On the trail, don’t make or follow shortcuts because this leads to erosion and plant damage and increase the risks of injury and becoming lost. Only go off-track if you’re experienced at wilderness navigation. And if you do become lost (or injured), and a brief scout around reveals no obvious way to safety, stay put. Make your position visible, relax and conserve energy, food and water.

WALKING GEAR

The worth of what you wear and carry becomes clear only when something goes wrong. Footwear is a vital piece of hiking kit however the variety can bamboozle.  While walking sandals suit many situations, including hikes with water crossings, because they grip while allowing your feet to breathe, and ankle support is important on rougher tracks and when carrying a pack, one of my close friends wore elastic-sided boots in all conditions and some people still swear by Dunlop Volleys!
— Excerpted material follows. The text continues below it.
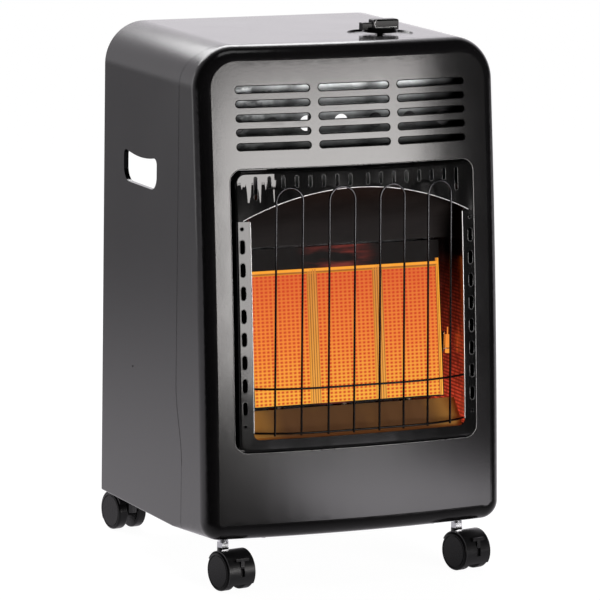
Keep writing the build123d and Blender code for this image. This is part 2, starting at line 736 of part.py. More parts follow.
def gas_line(points, bend, r):
    """Bent tube along a run of corner points."""
    with BuildPart() as tube:
        with BuildLine() as run:
            FilletPolyline(*points, radius=bend)
        path = run.wires()[0]
        with BuildSketch(Plane(origin=path @ 0, z_dir=path % 0)):
            Circle(r)
        sweep(path=path)
    return tube.part


for tag, (dx, level, x, h, injector) in tube_runs.items():
    run_y = y_at(275)
    z = z_at(h)
    tube = gas_line([(knob_x + dx, valve_y, valve_foot - 6 - seat_gap),
                     (knob_x + dx, valve_y, level), (x, valve_y, level), (x, valve_y, z),
                     (x, run_y, z), (injector, run_y, z), (injector, injector_y, z),
                     (injector, injector_y, rail_z - 11.5 - seat_gap)], 9, gas_tube_d / 2)
    save(tube, f"gas_tube_{tag}")

# pilot, flame probe and spark electrode stand beside the right burner
pilot_depth = 305.0
pilot_tube = gas_line([(knob_x, y_at(knob_depth - 12), valve_foot - 6 - seat_gap),
                       (knob_x, y_at(knob_depth - 12), 585), (pilot_x, y_at(knob_depth - 12), 585),
                       (pilot_x, y_at(knob_depth - 12), z_at(pilot_h)),
                       (pilot_x, y_at(pilot_depth), z_at(pilot_h)),
                       (pilot_x, y_at(pilot_depth), z_at(pilot_h + 10))], 7, 2)
save(pilot_tube, "pilot_tube")

with BuildPart() as pilot_burner:
    slab(frame_x + sheet + seat_gap, reflector_x - 0.4, pilot_depth - 18, pilot_depth + 17,
         pilot_h + 10.3, pilot_h + 11.5)
    post(pilot_x, pilot_depth, z_at(pilot_h + 11), z_at(pilot_h + 30), 4.5)
    post(pilot_x, pilot_depth, z_at(pilot_h + 20), z_at(pilot_h + 31), 3, Mode.SUBTRACT)
    for dd in (-12, 12):
        post(pilot_x, pilot_depth + dd, z_at(pilot_h + 5), z_at(pilot_h + 15), 3, Mode.SUBTRACT)
save(pilot_burner.part, "pilot_burner")

with BuildPart() as thermocouple:
    post(pilot_x, pilot_depth - 12, z_at(pilot_h + 4), z_at(pilot_h + 30), 2.7)
    post(pilot_x, pilot_depth - 12, z_at(pilot_h + 29), z_at(pilot_h + 44), 1.6)
save(thermocouple.part, "thermocouple")

with BuildPart() as spark_electrode:
    post(pilot_x, pilot_depth + 12, z_at(pilot_h + 4), z_at(pilot_h + 28), 2.7)
    post(pilot_x, pilot_depth + 12, z_at(pilot_h + 27), z_at(pilot_h + 38), 0.8)
save(spark_electrode.part, "spark_electrode")

with BuildPart() as tilt_switch:
    slab(tilt_x, tilt_x + 30, 278, 300, base_top_h, base_top_h + 26)
    fillet(tilt_switch.edges().filter_by(Axis.Z), 3)
save(tilt_switch.part, "tilt_switch")

# guard: four hairpins welded to two rungs whose ends bend back to the side reflectors
guard_h = (hairpin_foot_h + hairpin_top_h) / 2
with BuildPart() as wire_guard:
    for k in (-1.5, -0.5, 0.5, 1.5):
        x = k * hairpin_pitch
        bend = 2 * guard_sweep * x / guard_half_w**2
        depth = guard_mid_depth - guard_sweep * (x / guard_half_w)**2
        a = hairpin_w / 2
        s = hairpin_half_l
        with BuildLine(Plane(origin=(x, y_at(depth), z_at(guard_h)), x_dir=(1, bend, 0),
                             z_dir=(bend, -1, guard_lean))) as loop:
            Line((-a, -s - a), (-a, s))
            ThreePointArc((-a, s), (0, s + a), (a, s))
            Line((a, s), (a, -s - a))
        path = loop.wires()[0]
        with BuildSketch(Plane(origin=path @ 0, z_dir=path % 0)):
            Circle(wire_d / 2)
        sweep(path=path)
    for h in guard_rungs:
        behind = guard_mid_depth - (h - guard_h) * guard_lean - 2.2
        z = z_at(h)
        with BuildLine() as rung:
            Spline((-guard_end_x, y_at(353.5), z), (-guard_half_w, y_at(behind - guard_sweep), z),
                   (0, y_at(behind), z), (guard_half_w, y_at(behind - guard_sweep), z),
                   (guard_end_x, y_at(353.5), z))
        path = rung.wires()[0]
        with BuildSketch(Plane(origin=path @ 0, z_dir=path % 0)):
            Circle(wire_d / 2)
        sweep(path=path)
save(wire_guard.part, "wire_guard")

# castors, drawn round their stems with the wheels trailing along -Y
wheel_r = wheel_d / 2
boss_top = wheel_r + 26.5
boss_r = 7.4
nut_h = 6.5
pivot_y = -castor_trail - 22.6
pivot_z = wheel_r + 9.0

with BuildPart() as castor_stem:
    with Locations((0, 0, (boss_top - 17 + boss_top + 1) / 2)):
        Cylinder(stem_r, 18)
    with BuildSketch(Plane.XY.offset(boss_top + seat_gap)):
        RegularPolygon(8.2, 6)
    extrude(amount=nut_h)
    with Locations((0, 0, (boss_top + nut_h + z_at(base_h)) / 2)):
        Cylinder(7.0, z_at(base_h) - boss_top - nut_h)
    with Locations((0, 0, z_at(base_h) + 4)):
        Cylinder(4.7, 10)
    with BuildSketch(Plane.XY.offset(z_at(base_top_h))):
        RegularPolygon(8, 6)
    extrude(amount=5)


def castor_hood(braked):
    """Hood and web of one castor, with a notch and cross pin for the brake lever."""
    with BuildPart() as hood:
        with BuildSketch(Plane.YZ):
            with BuildLine():
                over = CenterArc((-castor_trail, wheel_r), hood_over_r, 30, 184)
                under = CenterArc((-castor_trail, wheel_r), hood_over_r - hood_wall, 30, 184)
                Line(over @ 0, under @ 0)
                Line(over @ 1, under @ 1)
            make_face()
        extrude(amount=hood_w / 2, both=True)
        with BuildSketch(Plane.YZ):
            with BuildLine():
                rim = CenterArc((-castor_trail, wheel_r), hood_over_r - hood_wall / 2, 30, 184)
                Polyline(rim @ 0, (-castor_trail, wheel_r - 9), rim @ 1)
            make_face()
            with Locations((-castor_trail, wheel_r)):
                Circle(9)
        extrude(amount=castor_web / 2, both=True)
        with BuildSketch(Plane.XY.offset(wheel_r)):
            Circle(boss_r)
            Rectangle(castor_web, 3 * boss_r, mode=Mode.INTERSECT)
        extrude(amount=boss_top - 2 - wheel_r)
        with Locations((0, 0, boss_top - 2)):
            Cylinder(boss_r, 4)
        with Locations((0, 0, boss_top)):
            Cylinder(stem_r + running_gap, 2 * 18, mode=Mode.SUBTRACT)
        with Locations(Location((0, -castor_trail, wheel_r), (0, 90, 0))):
            Cylinder(axle_r, 60, mode=Mode.SUBTRACT)
        if braked:
            with Locations(Location((0, pivot_y, pivot_z), (0, 90, 0))):
                Cylinder(4.5, lever_slot_w, mode=Mode.SUBTRACT)
            with Locations((0, pivot_y - 5, pivot_z - 3)):
                Box(lever_slot_w, 10, 20, mode=Mode.SUBTRACT)
            with Locations(Location((0, pivot_y, pivot_z), (0, 90, 0))):
                Cylinder(2, 10)
    return hood.part


with BuildPart() as castor_axle:
    with Locations(Location((0, -castor_trail, wheel_r), (0, 90, 0))):
        Cylinder(axle_r, wheel_track + wheel_w - 4)

with BuildPart() as castor_wheel:
    with BuildSketch(Plane.YZ.offset((wheel_track - wheel_w) / 2)):
        with Locations((-castor_trail, wheel_r)):
            Circle(wheel_r)
    extrude(amount=wheel_w)
    fillet(castor_wheel.edges(), tread_r)
    with BuildSketch(Plane.YZ.offset((wheel_track + wheel_w) / 2)):
        with Locations((-castor_trail, wheel_r)):
            Circle(wheel_r - 3.4)
            Circle(wheel_r - 4.6, mode=Mode.SUBTRACT)
    extrude(amount=-1.2, mode=Mode.SUBTRACT)
    with BuildSketch(Plane.YZ.offset((wheel_track - wheel_w) / 2)):
        with Locations((-castor_trail, wheel_r)):
            Circle(axle_r + running_gap)
    extrude(amount=wheel_w - 1.8, mode=Mode.SUBTRACT)

with BuildPart() as brake_lever:
    with BuildSketch(Plane.YZ):
        with BuildLine():
            Polyline((pivot_y - 3.9, pivot_z), (pivot_y - 3.4, pivot_z + 9.5),
                     (pivot_y - 0.5, pivot_z + 9.5), (pivot_y - 0.5, pivot_z), close=True)
        make_face()
        with Locations((pivot_y, pivot_z)):
            Circle(4)
            Circle(2 + running_gap, mode=Mode.SUBTRACT)
    extrude(amount=lever_w / 2, both=True)
    with Locations((0, pivot_y - 1.9, pivot_z + 9.6)):
        Box(lever_bar, 3.2, 4.2)
    fillet(brake_lever.edges().group_by(Axis.Z)[-1], 1.2)

castors = {"front_left": (-castor_front_x, castor_front_depth, front_left_turn, True),
           "front_right": (castor_front_x, castor_front_depth, front_right_turn, True),
           "rear_left": (-castor_rear_x, castor_rear_depth, rear_turn, False),
           "rear_right": (castor_rear_x, castor_rear_depth, rear_turn, False)}

with BuildPart() as castor_stems:
    for x, depth, turn, braked in castors.values():
        add(castor_stem.part.moved(Location((x, y_at(depth), 0))))
save(castor_stems.part, "castor_stems")

other_wheel = mirror(castor_wheel.part, about=Plane.YZ, mode=Mode.PRIVATE)
for tag, (x, depth, turn, braked) in castors.items():
    place = Location((x, y_at(depth), 0), (0, 0, turn))
    save(castor_hood(braked).moved(place), f"castor_{tag}_hood")
    save(castor_axle.part.moved(place), f"castor_{tag}_axle")
    save(castor_wheel.part.moved(place), f"castor_{tag}_wheel_a")
    save(other_wheel.moved(place), f"castor_{tag}_wheel_b")
    if braked:
        save(brake_lever.part.moved(place), f"castor_{tag}_brake")
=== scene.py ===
# %% [markdown]
# # A cabinet gas heater
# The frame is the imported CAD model: every node already stands where it belongs, in metres, on
# the body that moves it. This lesson gives those nodes their finishes, adds the small things
# that sheet-metal drawings leave out, and lights the result.

# %% Load the frame
import json
import math

import bmesh
import bpy
from mathutils import Matrix, Vector
from mathutils.bvhtree import BVHTree


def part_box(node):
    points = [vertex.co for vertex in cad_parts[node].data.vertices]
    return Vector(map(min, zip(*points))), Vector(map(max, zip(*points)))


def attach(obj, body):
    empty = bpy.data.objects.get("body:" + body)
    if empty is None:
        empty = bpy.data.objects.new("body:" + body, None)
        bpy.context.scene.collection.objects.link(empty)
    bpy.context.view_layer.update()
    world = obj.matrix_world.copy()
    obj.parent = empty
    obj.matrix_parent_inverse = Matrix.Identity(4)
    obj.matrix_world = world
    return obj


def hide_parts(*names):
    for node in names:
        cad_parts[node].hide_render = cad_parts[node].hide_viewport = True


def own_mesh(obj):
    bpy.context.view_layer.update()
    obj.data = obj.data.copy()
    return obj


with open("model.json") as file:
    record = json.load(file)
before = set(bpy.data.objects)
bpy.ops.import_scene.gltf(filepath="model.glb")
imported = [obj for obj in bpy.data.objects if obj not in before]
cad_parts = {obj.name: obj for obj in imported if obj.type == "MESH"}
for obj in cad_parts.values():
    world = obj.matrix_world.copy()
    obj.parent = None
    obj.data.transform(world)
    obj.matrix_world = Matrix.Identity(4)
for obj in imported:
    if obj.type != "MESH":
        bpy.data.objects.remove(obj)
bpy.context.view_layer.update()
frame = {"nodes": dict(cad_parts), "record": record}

# %% [markdown]
# ## Places that the pieces share
# The heater is drawn from the cabinet's open back, as depths, and from the lower edge of its
# sides, as heights. The cabinet's box gives both. What a box can't give, such as the pitch of
# the slots, is written here again, in millimetres as the drawing has it.

# %% Depths and heights
MM = 0.001
wrap_low, wrap_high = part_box("cabinet_wrap")
BACK_Y = wrap_high[1]
SILL_Z = wrap_low[2]
HALF_W = wrap_high[0]


def place(x, depth, height):
    """A point from millimetres across, forward of the open back, and above the sides' edge."""
    return Vector((x * MM, BACK_Y - depth * MM, SILL_Z + height * MM))


def add_object(name, data):
    """A new object in the scene, from a mesh, a camera or a lamp."""
    made = bpy.data.objects.new(name, data)
    bpy.context.scene.collection.objects.link(made)
    return made


def mesh_from(bm, name):
    """The mesh that a bmesh has drawn; the bmesh is freed."""
    mesh = bpy.data.meshes.new(name)
    bm.to_mesh(mesh)
    bm.free()
    return mesh


print("cabinet top", round(wrap_high[2], 4), "open back at", round(BACK_Y, 4))

# %% [markdown]
# ## The camera
# A long lens from the front left, a little above the heater. The camera could be pointed with a
# Track To constraint, but writing its axes as a matrix keeps the slight roll in one place.

# %% Camera
CAMERA_AT = place(-2588.5, 5815.19, 1342.5)
CAMERA_AZIMUTH = math.radians(-24.6262)
CAMERA_ELEVATION = math.radians(9.7746)
CAMERA_ROLL = math.radians(0.8783)
CAMERA_LENS = 288.351

back = Vector((math.sin(CAMERA_AZIMUTH) * math.cos(CAMERA_ELEVATION),
               -math.cos(CAMERA_AZIMUTH) * math.cos(CAMERA_ELEVATION),
               math.sin(CAMERA_ELEVATION)))
level = (-back).cross(Vector((0, 0, 1))).normalized()
plumb = level.cross(-back)
right = level * math.cos(CAMERA_ROLL) + plumb * math.sin(CAMERA_ROLL)
up = plumb * math.cos(CAMERA_ROLL) - level * math.sin(CAMERA_ROLL)

camera_data = bpy.data.cameras.new("camera")
camera_data.lens = CAMERA_LENS
camera_data.sensor_width = 36.0
camera_data.clip_end = 50.0
camera = add_object("camera", camera_data)
axes = Matrix((right, up, back)).transposed().to_4x4()
camera.matrix_world = Matrix.Translation(CAMERA_AT) @ axes
bpy.context.scene.camera = camera
bpy.context.scene.view_settings.view_transform = "Standard"
print("camera", round((CAMERA_AT - place(0, 150, 269)).length, 3), "m away")

# %% [markdown]
# ## Writing shaders as sums
# A shader tree is easier to read as arithmetic. `Wire` holds one socket; adding or multiplying
# wires adds Math nodes, and `node` makes any other kind, named without the ShaderNode that they
# all start with, with its settings first and then its sockets.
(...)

“I could list a whole lot of attributes that I think a hiking boot should have,” mountaineer and adventurer Peter Hillary told me when I interviewed him for this article, but if you find boots that lack in some areas but are really comfortable, they are the boots for you.  “If you’ve got uncomfortable feet your great adventure has got serious limitations.” Always wear in new boots/shoes at home and treat hot spots as soon as they develop; blister pain can be dangerously debilitating. WARNING: gruesome blister photo further on.

Socks affect comfort (and safety) too. Some hikers advocate wearing two pairs, others one (you can buy socks with distinct left and right for a perfect fit). Only trial and error will reveal what your feet prefer. _MEL1128Erskine Falls (664x1000)

And although they provoke repetitive quips about lost skis, hiking poles can lessen jarring on hills and improve balance on slippery stepping stones. Swinging the poles forward as you walk can also stop fingers swelling.

Unless you are into nude bushwalking, and there are websites and at least one designated trail for those inclined, what else you wear depends on climate. Cotton is cool in warm weather but is cold when wet so jeans are downright dangerous in alpine country – take note Kosciuszko summitters! Outdoor shops are full of synthetic-fibre layers that keep you warm even when wet. How you put them together is personal choice. I wear cotton leggings in hot weather to limit heat rash and allergic reactions to foliage and in cooler temperatures hike in thermal underwear and modesty shorts. A windproof and waterproof jacket should be in your pack whatever the weather.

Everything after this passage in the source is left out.